§ **Task statement**:
Quote the material below exactly as written, from the first line to the line that holds "return cloth", endpoints included.

++++++++++++++++++++

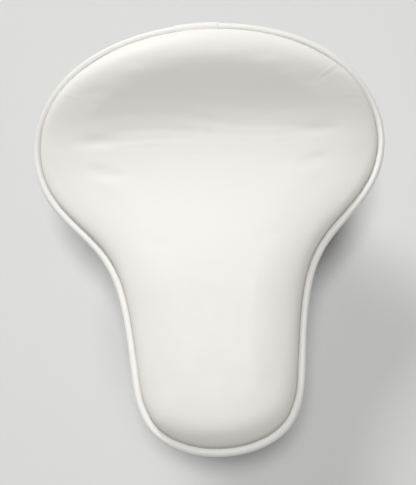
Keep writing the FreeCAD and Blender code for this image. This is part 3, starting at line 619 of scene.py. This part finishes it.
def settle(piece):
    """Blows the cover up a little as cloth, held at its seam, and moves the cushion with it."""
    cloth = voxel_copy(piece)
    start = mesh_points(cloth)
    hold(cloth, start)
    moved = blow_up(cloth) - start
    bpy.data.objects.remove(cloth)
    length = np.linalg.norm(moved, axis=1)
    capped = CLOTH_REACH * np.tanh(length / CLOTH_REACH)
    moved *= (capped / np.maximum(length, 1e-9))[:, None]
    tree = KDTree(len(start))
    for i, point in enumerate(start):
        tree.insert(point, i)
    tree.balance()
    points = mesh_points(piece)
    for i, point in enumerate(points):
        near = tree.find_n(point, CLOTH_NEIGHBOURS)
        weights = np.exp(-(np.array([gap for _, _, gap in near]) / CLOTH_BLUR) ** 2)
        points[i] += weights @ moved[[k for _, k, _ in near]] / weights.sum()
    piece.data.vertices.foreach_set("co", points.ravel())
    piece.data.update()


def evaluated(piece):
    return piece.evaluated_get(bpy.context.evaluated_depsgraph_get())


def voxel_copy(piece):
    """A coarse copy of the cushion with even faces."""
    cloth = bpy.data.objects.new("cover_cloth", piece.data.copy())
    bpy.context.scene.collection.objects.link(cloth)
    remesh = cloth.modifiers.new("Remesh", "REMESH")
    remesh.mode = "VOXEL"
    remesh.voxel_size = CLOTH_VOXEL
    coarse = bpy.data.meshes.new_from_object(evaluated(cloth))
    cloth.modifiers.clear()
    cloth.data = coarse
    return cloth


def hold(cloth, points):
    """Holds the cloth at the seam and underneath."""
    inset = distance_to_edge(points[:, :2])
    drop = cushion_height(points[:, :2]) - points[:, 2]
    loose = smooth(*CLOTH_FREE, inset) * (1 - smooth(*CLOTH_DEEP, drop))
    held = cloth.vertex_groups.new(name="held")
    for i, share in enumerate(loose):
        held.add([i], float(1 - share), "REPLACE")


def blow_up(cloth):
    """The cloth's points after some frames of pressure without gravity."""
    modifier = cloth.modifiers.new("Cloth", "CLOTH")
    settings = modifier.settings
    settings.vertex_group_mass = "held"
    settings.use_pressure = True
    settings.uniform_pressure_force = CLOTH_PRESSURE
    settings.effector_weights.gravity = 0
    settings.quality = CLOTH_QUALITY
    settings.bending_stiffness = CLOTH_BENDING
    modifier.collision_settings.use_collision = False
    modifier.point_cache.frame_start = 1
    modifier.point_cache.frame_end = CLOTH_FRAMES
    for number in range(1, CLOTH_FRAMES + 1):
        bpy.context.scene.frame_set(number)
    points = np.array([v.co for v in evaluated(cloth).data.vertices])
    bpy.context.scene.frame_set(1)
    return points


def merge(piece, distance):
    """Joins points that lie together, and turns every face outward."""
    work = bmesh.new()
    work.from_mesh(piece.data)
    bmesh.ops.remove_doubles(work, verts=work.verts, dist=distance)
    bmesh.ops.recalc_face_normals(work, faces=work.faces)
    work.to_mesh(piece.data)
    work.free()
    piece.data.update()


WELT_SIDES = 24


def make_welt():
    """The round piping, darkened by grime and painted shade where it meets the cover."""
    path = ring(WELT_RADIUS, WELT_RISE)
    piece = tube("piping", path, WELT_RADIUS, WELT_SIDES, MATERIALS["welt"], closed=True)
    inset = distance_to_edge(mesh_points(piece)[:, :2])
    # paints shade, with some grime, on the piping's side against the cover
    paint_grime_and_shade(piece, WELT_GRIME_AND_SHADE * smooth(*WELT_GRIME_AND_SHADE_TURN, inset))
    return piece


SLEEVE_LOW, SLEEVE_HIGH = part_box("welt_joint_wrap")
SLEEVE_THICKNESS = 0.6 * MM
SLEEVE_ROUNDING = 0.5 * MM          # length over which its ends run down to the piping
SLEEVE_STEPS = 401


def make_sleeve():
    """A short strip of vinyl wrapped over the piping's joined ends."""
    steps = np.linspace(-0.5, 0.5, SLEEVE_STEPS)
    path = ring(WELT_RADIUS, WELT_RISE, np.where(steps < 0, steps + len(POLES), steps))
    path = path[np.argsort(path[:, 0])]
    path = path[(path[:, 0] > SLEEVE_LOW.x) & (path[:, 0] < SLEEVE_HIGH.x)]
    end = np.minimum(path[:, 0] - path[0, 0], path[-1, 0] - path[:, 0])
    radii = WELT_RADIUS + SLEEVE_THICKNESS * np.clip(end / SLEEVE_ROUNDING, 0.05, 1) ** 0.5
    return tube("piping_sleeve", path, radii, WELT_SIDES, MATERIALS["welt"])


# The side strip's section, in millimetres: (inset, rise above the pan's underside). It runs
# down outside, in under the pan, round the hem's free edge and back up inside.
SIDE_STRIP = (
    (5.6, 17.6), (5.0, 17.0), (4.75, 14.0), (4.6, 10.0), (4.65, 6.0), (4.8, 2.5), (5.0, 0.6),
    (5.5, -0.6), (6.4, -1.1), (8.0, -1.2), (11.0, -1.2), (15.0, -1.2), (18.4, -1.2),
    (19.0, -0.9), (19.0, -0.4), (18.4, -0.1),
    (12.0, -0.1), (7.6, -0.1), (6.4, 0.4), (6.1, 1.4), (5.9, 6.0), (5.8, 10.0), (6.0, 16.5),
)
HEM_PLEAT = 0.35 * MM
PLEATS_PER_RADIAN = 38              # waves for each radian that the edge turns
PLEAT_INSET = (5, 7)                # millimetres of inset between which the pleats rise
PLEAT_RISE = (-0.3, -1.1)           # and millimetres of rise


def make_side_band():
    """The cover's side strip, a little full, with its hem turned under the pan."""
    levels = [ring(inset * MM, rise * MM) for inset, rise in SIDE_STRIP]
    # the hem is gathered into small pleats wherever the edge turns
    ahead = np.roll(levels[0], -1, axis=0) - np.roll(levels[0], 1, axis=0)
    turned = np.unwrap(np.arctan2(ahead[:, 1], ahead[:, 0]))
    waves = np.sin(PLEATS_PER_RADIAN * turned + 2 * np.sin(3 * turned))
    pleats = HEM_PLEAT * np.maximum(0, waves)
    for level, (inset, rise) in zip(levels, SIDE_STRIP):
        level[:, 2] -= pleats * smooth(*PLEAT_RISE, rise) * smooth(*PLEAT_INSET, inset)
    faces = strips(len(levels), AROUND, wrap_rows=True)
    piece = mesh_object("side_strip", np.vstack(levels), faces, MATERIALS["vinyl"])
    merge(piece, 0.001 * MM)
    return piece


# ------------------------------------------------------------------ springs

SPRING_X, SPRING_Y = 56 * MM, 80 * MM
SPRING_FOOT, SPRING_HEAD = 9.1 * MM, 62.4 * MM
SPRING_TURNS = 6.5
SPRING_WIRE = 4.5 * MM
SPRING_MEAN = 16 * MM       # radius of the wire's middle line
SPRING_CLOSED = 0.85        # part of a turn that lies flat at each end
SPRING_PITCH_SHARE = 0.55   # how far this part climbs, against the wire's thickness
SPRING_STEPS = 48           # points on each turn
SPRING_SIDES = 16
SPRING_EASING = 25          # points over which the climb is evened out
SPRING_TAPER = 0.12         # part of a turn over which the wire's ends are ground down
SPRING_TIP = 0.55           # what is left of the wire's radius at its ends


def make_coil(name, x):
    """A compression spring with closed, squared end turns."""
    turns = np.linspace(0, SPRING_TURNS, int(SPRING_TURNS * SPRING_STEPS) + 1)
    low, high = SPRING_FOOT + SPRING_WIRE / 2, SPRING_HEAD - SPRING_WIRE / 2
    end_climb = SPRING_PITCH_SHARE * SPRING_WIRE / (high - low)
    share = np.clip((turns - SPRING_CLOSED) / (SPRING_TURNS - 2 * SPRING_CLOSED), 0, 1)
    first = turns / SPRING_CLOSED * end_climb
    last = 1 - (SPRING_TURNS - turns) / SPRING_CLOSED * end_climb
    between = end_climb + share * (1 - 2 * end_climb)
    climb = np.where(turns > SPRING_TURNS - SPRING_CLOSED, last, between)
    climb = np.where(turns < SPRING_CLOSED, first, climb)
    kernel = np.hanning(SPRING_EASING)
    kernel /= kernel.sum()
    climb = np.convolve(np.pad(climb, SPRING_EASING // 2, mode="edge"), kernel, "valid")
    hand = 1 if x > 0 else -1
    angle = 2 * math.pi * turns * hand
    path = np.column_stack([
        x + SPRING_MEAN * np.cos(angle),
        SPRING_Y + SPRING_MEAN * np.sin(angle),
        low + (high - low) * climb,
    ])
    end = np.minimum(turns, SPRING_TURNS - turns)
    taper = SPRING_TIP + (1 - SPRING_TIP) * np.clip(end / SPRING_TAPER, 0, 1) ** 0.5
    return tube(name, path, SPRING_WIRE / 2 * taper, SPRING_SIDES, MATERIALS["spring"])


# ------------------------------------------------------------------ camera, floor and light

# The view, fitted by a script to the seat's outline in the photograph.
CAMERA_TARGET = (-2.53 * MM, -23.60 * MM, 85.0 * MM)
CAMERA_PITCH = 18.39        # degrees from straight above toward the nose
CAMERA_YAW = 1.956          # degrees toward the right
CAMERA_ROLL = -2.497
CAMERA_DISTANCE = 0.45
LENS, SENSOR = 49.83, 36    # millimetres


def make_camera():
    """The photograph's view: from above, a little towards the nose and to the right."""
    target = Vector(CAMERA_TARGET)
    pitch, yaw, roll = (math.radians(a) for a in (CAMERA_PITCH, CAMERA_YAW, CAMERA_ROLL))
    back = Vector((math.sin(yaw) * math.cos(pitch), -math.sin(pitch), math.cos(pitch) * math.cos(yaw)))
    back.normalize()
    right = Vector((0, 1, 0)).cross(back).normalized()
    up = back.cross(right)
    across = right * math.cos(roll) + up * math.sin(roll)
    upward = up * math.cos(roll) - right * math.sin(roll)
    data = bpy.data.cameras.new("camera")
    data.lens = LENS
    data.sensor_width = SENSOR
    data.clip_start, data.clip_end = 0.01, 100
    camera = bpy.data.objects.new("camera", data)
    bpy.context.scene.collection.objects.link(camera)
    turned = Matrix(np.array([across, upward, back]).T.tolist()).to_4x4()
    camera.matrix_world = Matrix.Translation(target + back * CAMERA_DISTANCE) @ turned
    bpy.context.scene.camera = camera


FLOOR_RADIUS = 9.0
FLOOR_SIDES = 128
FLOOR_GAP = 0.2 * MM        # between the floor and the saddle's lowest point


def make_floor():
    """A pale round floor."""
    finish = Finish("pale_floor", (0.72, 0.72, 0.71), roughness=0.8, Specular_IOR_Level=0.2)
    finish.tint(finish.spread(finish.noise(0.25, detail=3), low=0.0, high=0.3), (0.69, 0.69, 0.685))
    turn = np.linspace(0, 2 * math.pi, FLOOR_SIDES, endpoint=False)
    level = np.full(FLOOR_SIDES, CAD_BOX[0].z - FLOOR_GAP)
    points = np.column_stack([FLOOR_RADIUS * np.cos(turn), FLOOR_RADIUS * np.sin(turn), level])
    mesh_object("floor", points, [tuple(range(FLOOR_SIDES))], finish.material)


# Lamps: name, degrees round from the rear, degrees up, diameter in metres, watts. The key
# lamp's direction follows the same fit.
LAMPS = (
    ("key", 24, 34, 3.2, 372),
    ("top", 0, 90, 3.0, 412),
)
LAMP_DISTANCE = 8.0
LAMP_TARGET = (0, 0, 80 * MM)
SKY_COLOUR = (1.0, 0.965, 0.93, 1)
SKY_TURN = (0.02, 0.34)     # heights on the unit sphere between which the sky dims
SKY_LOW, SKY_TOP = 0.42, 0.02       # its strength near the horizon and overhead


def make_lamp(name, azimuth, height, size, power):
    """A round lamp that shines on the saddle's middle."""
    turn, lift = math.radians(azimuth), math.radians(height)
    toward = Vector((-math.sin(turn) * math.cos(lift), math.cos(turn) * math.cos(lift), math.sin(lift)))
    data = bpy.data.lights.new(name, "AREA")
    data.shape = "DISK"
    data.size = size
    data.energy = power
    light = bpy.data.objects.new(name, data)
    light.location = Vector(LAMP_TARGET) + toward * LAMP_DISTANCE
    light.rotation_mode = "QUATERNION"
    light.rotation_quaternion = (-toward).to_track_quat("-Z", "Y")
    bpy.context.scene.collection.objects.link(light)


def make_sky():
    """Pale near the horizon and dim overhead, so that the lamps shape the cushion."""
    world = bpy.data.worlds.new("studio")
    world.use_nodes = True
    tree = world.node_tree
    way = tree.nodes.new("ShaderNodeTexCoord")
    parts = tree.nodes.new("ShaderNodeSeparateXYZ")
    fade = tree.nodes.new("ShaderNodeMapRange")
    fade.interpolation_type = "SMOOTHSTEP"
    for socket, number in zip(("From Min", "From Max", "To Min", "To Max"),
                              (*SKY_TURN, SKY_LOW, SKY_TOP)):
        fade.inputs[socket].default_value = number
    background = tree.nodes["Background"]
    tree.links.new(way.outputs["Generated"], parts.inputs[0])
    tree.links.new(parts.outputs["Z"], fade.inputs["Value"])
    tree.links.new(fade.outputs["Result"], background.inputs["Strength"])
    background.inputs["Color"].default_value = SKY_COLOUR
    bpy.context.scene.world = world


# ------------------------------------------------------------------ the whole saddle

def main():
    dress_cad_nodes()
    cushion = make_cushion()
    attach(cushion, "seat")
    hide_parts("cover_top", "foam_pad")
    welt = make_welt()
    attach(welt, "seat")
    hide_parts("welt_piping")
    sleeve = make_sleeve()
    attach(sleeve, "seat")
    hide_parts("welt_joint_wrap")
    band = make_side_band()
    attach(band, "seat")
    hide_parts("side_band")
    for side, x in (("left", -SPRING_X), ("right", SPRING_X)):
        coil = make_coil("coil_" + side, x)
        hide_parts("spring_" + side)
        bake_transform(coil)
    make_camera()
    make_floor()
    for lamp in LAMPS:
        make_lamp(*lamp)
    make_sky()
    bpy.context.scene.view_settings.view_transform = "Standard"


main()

++++++++++++++++++++

§ **Finished exercise**:
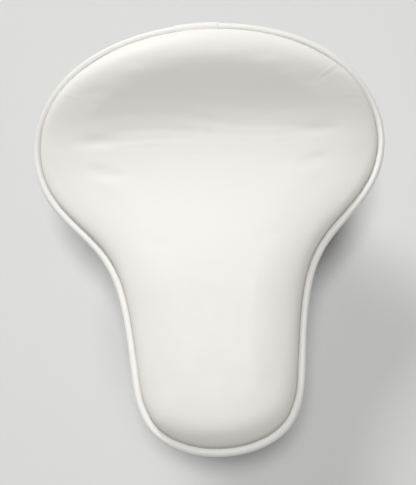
Keep writing the FreeCAD and Blender code for this image. This is part 3, starting at line 619 of scene.py. This part finishes it.
def settle(piece):
    """Blows the cover up a little as cloth, held at its seam, and moves the cushion with it."""
    cloth = voxel_copy(piece)
    start = mesh_points(cloth)
    hold(cloth, start)
    moved = blow_up(cloth) - start
    bpy.data.objects.remove(cloth)
    length = np.linalg.norm(moved, axis=1)
    capped = CLOTH_REACH * np.tanh(length / CLOTH_REACH)
    moved *= (capped / np.maximum(length, 1e-9))[:, None]
    tree = KDTree(len(start))
    for i, point in enumerate(start):
        tree.insert(point, i)
    tree.balance()
    points = mesh_points(piece)
    for i, point in enumerate(points):
        near = tree.find_n(point, CLOTH_NEIGHBOURS)
        weights = np.exp(-(np.array([gap for _, _, gap in near]) / CLOTH_BLUR) ** 2)
        points[i] += weights @ moved[[k for _, k, _ in near]] / weights.sum()
    piece.data.vertices.foreach_set("co", points.ravel())
    piece.data.update()


def evaluated(piece):
    return piece.evaluated_get(bpy.context.evaluated_depsgraph_get())


def voxel_copy(piece):
    """A coarse copy of the cushion with even faces."""
    cloth = bpy.data.objects.new("cover_cloth", piece.data.copy())
    bpy.context.scene.collection.objects.link(cloth)
    remesh = cloth.modifiers.new("Remesh", "REMESH")
    remesh.mode = "VOXEL"
    remesh.voxel_size = CLOTH_VOXEL
    coarse = bpy.data.meshes.new_from_object(evaluated(cloth))
    cloth.modifiers.clear()
    cloth.data = coarse
    return cloth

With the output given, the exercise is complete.